Her optimism for the movie's box office was echoed by Wu Juan, the publicity manager for a major Beijing movie theater. He said Feng's new movie would definitely earn more than 500 million yuan.

"The movie will be popular because it allows people who experienced the disaster to look back and it will also attract the younger generation who want to know about the historic event," she said.

Many movie-goers interviewed by Xinhua cited the same reasons for wanting to see the movie.

Hao Shuang, a Tangshan-born college student now studying at Huazhong University of Science and Technology in central China, said he will see the movie and compare it with the stories his mother told him.

Lu Xiongyu, 24, works in a foreign company in Beijing. He said watching "Aftershock" would help him know how people lived through the disaster.

As to the sadness and pain the movie might cause, he said, "If you really want to know the disaster, you'll have to feel the agony."

Chen Shan, a professor at the Beijing Film Academy, told Xinhua in a telephone interview, "The movie will definitely be a hit."
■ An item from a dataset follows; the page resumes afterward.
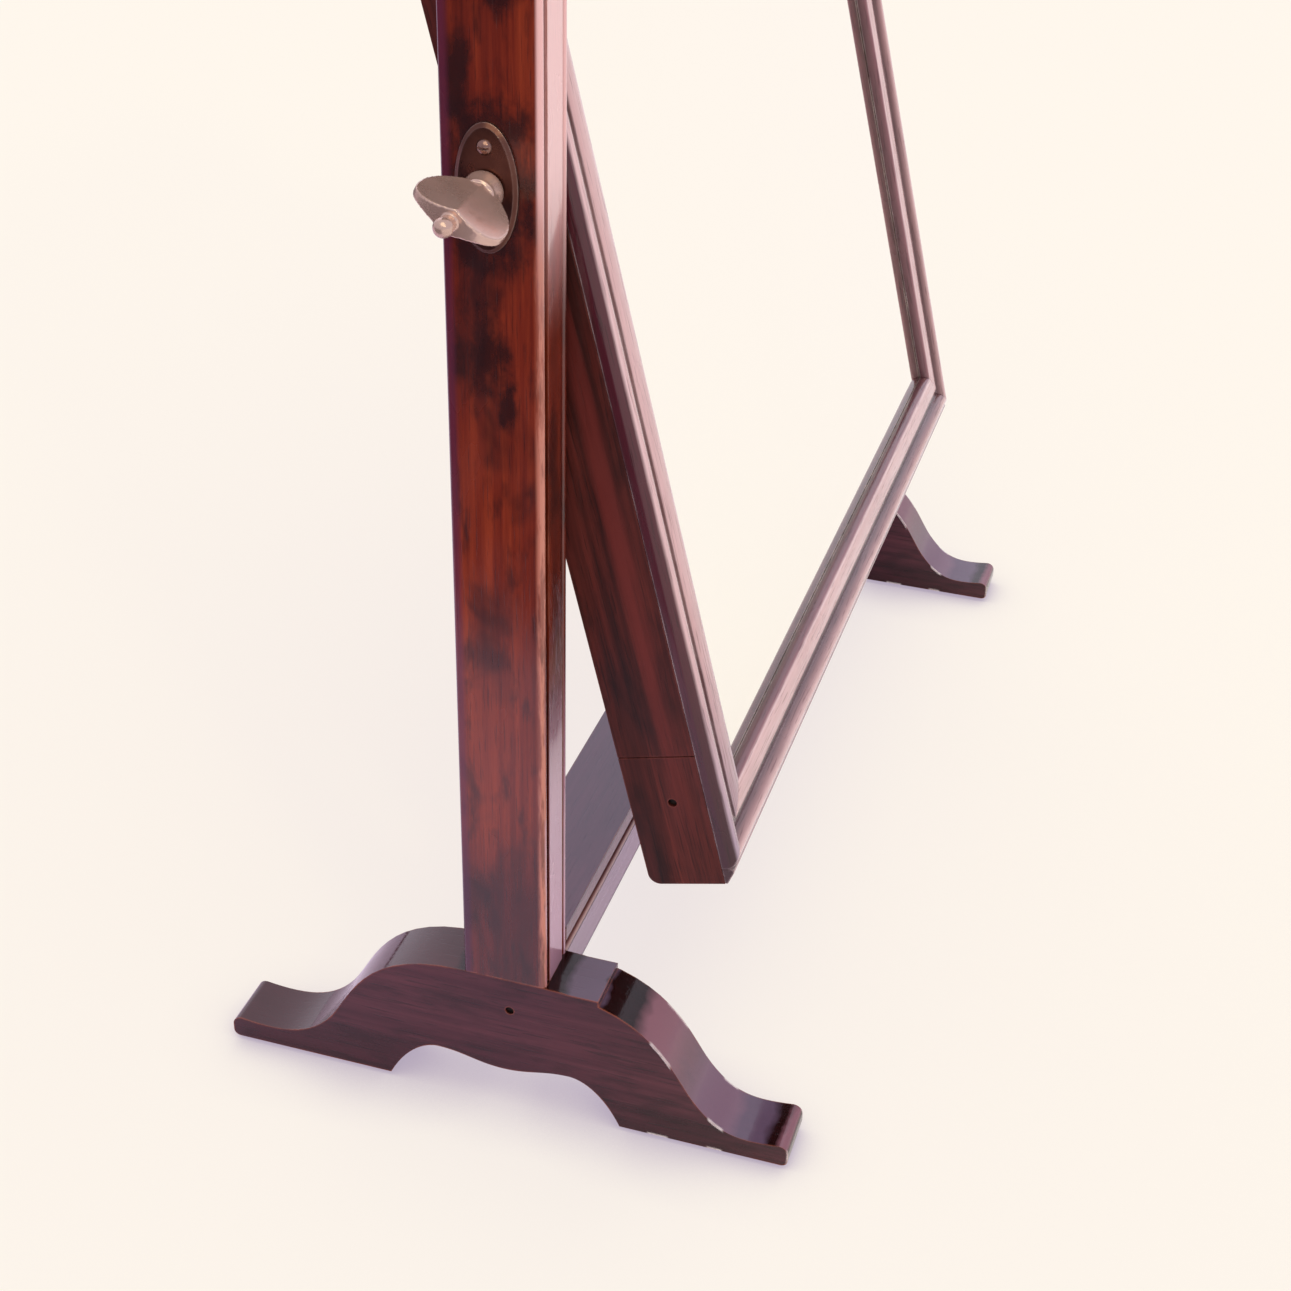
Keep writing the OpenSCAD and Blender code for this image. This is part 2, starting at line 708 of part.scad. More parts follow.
module plate_recess() {
  on_frame_side() {
    translate([0, 0, -plate_t]) linear_extrude(plate_t + over) plate_outline(seat_clear);
    translate([0, 0, -plate_t - boss_l]) cylinder(d = boss_d + 2*seat_clear, h = boss_l + over);
    translate([0, 0, -plate_t - boss_l - tenon_end_clear])
      cylinder(d = shank_d + 2*shank_clear, h = tenon_end_clear + over);
    for (x = [-plate_screw_gap/2, plate_screw_gap/2])
      translate([x, 0, -plate_screw_l - over])
        cylinder(d = plate_screw_d + 2*pin_clear, h = plate_screw_l + over);
  }
}

module stile() {
  color(dark_mahogany)
  at_pivot() difference() {
    across(-frame_x, -frame_x + stile_w) frame_outline();
    board_seat_cut();
    board_nail_holes();
    corner_pin_holes();
    plate_recess();
    rail_tenon(tenon_clear, tenon_end_clear);
    mirror([0, 0, 1]) rail_tenon(tenon_clear, tenon_end_clear);
    for (v = [-half_h + cross_h, half_h - cross_h])
      translate([-frame_x - over, seam_w - over, v - scribe_w/2])
        cube([scribe_d + over, back_d + 2*over, scribe_w]);
  }
}

// The bottom rail, drawn upright; the top rail is its mirror image
module cross_rail() {
  difference() {
    union() {
      intersection() {
        across(-rail_len/2, rail_len/2) frame_outline();
        translate([-frame_x, seam_w - over, -half_h - over])
          cube([frame_w, back_d + 2*over, cross_h + over]);
      }
      for (side = [-1, 1]) at_side(side) rail_tenon(0, 0);
    }
    translate([-frame_w/2, seam_w - over, -mould_h/2 + glass_in - seat_clear])
      cube([frame_w, glass_seat + over, cross_h]);
    board_seat_cut();
    board_nail_holes();
    for (side = [-1, 1]) at_side(side) corner_pin_holes();
  }
}

module bottom_rail() {
  color(dark_mahogany) at_pivot() cross_rail();
}

module top_rail() {
  color(dark_mahogany) at_pivot() mirror([0, 0, 1]) cross_rail();
}

// A length of moulding with mitred ends; edge lists the points of its outer side
module moulding(length, edge) {
  line = concat(edge, moulding_face);
  end = length/2 - seat_clear;
  outer = edge[0][0];
  square_end = outer < 0 ? [[outer, end], [outer, -end]] : [];
  color(moulding_mahogany)
  intersection() {
    translate([0, 0, -length/2]) linear_extrude(length) polygon([for (p = line) [p[0], -p[1]]]);
    rotate([90, 0, 0]) translate([0, 0, -over]) linear_extrude(bead_top + 2*over)
      polygon(concat([[0, -end], [mould_w, mould_w - end], [mould_w, end - mould_w], [0, end]], square_end));
  }
}

module side_moulding() {
  at_pivot() translate([-frame_x, seam_w, 0]) moulding(mould_h, [[0, 0]]);
}

module bottom_moulding() {
  at_pivot() translate([0, seam_w, -mould_h/2]) rotate([0, -90, 0]) moulding(frame_w, edge_points);
}

module top_moulding() {
  at_pivot() mirror([0, 0, 1]) translate([0, seam_w, -mould_h/2]) rotate([0, -90, 0])
    moulding(frame_w, edge_points);
}

module mirror_glass() {
  color(silvered)
  at_pivot() translate([-glass_w/2, glass_front, -glass_h/2]) cube([glass_w, glass_t, glass_h]);
}

module glass_blocks() {
  span = glass_h - 2*cross_h - block_l;
  color(pine)
  at_pivot() for (side = [-1, 1], v = spread(block_n, span)) at_side(side)
    translate([-frame_x + stile_w, glass_back, v - block_l/2])
      linear_extrude(block_l) polygon([[0, 0], [block_s, 0], [0, block_s]]);
}

module backboard() {
  color(pine)
  at_pivot() difference() {
    translate([-board_w/2, board_front, -board_h/2]) cube([board_w, board_t, board_h]);
    board_nail_holes();
  }
}

module backboard_nails() {
  color(iron)
  at_pivot() for (p = board_nail_places())
    translate([p[0], board_back, p[1]]) rotate([-90, 0, 0]) {
      translate([0, 0, -board_nail_l]) cylinder(d = board_nail_d, h = board_nail_l);
      cylinder(d = board_nail_head, h = board_nail_head_t);
    }
}

module corner_pins() {
  color(iron)
  at_pivot() for (side = [-1, 1], v = [-half_h + corner_pin_in, half_h - corner_pin_in]) at_side(side)
    translate([0, cross_tenon_back, v])
      rod_x(corner_pin_d, -frame_x + corner_pin_sunk, -frame_x + corner_pin_sunk + corner_pin_l);
}

module sunk_head(d, head, t, grow) {
  translate([0, 0, -t]) rotate_extrude()
    polygon([[0, 0], [d/2 + grow, 0], [head/2 + grow, t], [head/2 + grow, t + over*sign(grow)],
             [0, t + over*sign(grow)]]);
}

module pivot_plate() {
  color(old_brass)
  at_pivot() on_frame_side() difference() {
    union() {
      translate([0, 0, -plate_t]) linear_extrude(plate_t) plate_outline(0);
      translate([0, 0, -plate_t - boss_l]) cylinder(d = boss_d, h = boss_l + plate_t);
    }
    translate([0, 0, -plate_t - boss_l - over])
      cylinder(d = shank_d + 2*thread_clear, h = plate_t + boss_l + 2*over);
    for (x = [-plate_screw_gap/2, plate_screw_gap/2]) translate([x, 0, 0]) {
      sunk_head(plate_screw_d, plate_screw_head, plate_screw_head_t, pin_clear);
      translate([0, 0, -plate_t - over]) cylinder(d = plate_screw_d + 2*pin_clear, h = plate_t + over);
    }
  }
}

module pivot_plate_screws() {
  color(old_brass)
  at_pivot() for (side = [-1, 1], x = [-plate_screw_gap/2, plate_screw_gap/2]) at_side(side)
    on_frame_side() translate([x, 0, 0]) difference() {
      union() {
        sunk_head(plate_screw_d, plate_screw_head, plate_screw_head_t, 0);
        translate([0, 0, -plate_screw_l]) cylinder(d = plate_screw_d, h = plate_screw_l - slot_d);
      }
      translate([-slot_w/2, -plate_screw_head, -slot_d])
        cube([slot_w, 2*plate_screw_head, slot_d + over]);
    }
}

module washer() {
  color(leather)
  at_pivot() on_frame_side() difference() {
    cylinder(d = washer_d, h = side_gap - face_clear);
    translate([0, 0, -over]) cylinder(d = shank_d + 2*shank_clear, h = side_gap + 2*over);
  }
}

foot();  // left_foot
at_side(1) foot();  // right_foot
post();  // left_post
at_side(1) post();  // right_post
stretcher();
joint_pins();
foot_glides();
oval_plate();  // left_oval_plate
at_side(1) oval_plate();  // right_oval_plate
oval_plate_screws();  // left_oval_plate_screws
at_side(1) oval_plate_screws();  // right_oval_plate_screws
stile();  // left_stile
at_side(1) stile();  // right_stile
top_rail();
bottom_rail();
side_moulding();  // left_moulding
at_side(1) side_moulding();  // right_moulding
top_moulding();
bottom_moulding();
mirror_glass();
glass_blocks();
backboard();
backboard_nails();
corner_pins();
pivot_plate();  // left_pivot_plate
at_side(1) pivot_plate();  // right_pivot_plate
pivot_plate_screws();
washer();  // left_washer
at_side(1) washer();  // right_washer
thumb_screw();  // left_thumb_screw
at_side(1) thumb_screw();  // right_thumb_screw
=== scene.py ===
"""Looks of a mahogany dressing table mirror, built round the fixed frame.

Lengths are metres. Each wooden piece is a copy of its solid with softened arrises, kept in axes of
its own, so that the grain runs along the piece's local Z. Whatever repeats is a function or a loop.
"""

import json
import math

import bmesh
import bpy
from mathutils import Matrix, Vector

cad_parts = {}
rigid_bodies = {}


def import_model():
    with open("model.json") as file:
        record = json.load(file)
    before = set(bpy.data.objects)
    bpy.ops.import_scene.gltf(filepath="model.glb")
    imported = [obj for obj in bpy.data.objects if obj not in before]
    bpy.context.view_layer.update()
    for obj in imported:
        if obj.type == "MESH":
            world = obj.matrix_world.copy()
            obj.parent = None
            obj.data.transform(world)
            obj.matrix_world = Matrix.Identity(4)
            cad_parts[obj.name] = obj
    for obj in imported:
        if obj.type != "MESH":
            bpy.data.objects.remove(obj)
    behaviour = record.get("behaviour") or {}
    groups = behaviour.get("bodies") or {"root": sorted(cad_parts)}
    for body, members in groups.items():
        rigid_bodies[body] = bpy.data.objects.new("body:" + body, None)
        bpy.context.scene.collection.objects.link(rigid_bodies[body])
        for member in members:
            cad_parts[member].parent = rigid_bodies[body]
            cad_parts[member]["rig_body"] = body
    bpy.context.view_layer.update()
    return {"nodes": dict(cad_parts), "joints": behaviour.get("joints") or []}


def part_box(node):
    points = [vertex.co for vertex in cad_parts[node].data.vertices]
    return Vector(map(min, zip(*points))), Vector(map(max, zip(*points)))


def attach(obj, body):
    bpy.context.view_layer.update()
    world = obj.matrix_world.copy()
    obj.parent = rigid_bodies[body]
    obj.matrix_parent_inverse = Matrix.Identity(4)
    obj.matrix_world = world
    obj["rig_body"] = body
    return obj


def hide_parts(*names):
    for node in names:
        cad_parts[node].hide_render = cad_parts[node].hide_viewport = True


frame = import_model()

MM = 0.001
JOINTS = {joint["name"]: joint for joint in frame["joints"]}
PIVOT = Vector(JOINTS["mirror_tilt"]["pos_m"])
# How far the mirror leans back at rest
LEAN = math.radians(14.2)

# Camera, in the axes of the part: the photograph's viewing angle and its 1291 pixel square frame
IMAGE_SIZE = 1291
FOCAL_PIXELS = 2124.82
SENSOR_MM = 36
CAMERA_PLACE = Vector((-0.75056, -0.2087, 0.55065))
CAMERA_AZIMUTH = math.radians(-73.41)
CAMERA_ELEVATION = math.radians(31.83)
CAMERA_ROLL = math.radians(1.443)


def make_camera():
    away = Vector((math.sin(CAMERA_AZIMUTH) * math.cos(CAMERA_ELEVATION),
                   -math.cos(CAMERA_AZIMUTH) * math.cos(CAMERA_ELEVATION),
                   math.sin(CAMERA_ELEVATION)))
    level = Vector((0, 0, 1)).cross(away).normalized()
    upright = away.cross(level)
    right = level * math.cos(CAMERA_ROLL) + upright * math.sin(CAMERA_ROLL)
    up = upright * math.cos(CAMERA_ROLL) - level * math.sin(CAMERA_ROLL)
    data = bpy.data.cameras.new("camera")
    data.sensor_width = SENSOR_MM
    data.lens = FOCAL_PIXELS * SENSOR_MM / IMAGE_SIZE
    camera = bpy.data.objects.new("camera", data)
    matrix = Matrix((right, up, away)).transposed().to_4x4()
    matrix.translation = CAMERA_PLACE
    camera.matrix_world = matrix
    bpy.context.scene.collection.objects.link(camera)
    bpy.context.scene.camera = camera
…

He said most of the leading film critics and cinema mangers he had spoken with were optimistic about the box office prospects of "Aftershock." And even the usually harsh film critics praised it.

Feng himself said in an recent interview the audience may cry during the movie. But he added they will feel happy about life after they shed some tears.

In another newspaper interview, Feng said he had no intention of over-arousing audience's emotions.

"I think the majority of people who see the movie will want to see the family in the movie overcome the difficult past," he said.

"Aftershock" wil open in Chinese cinemas July 22.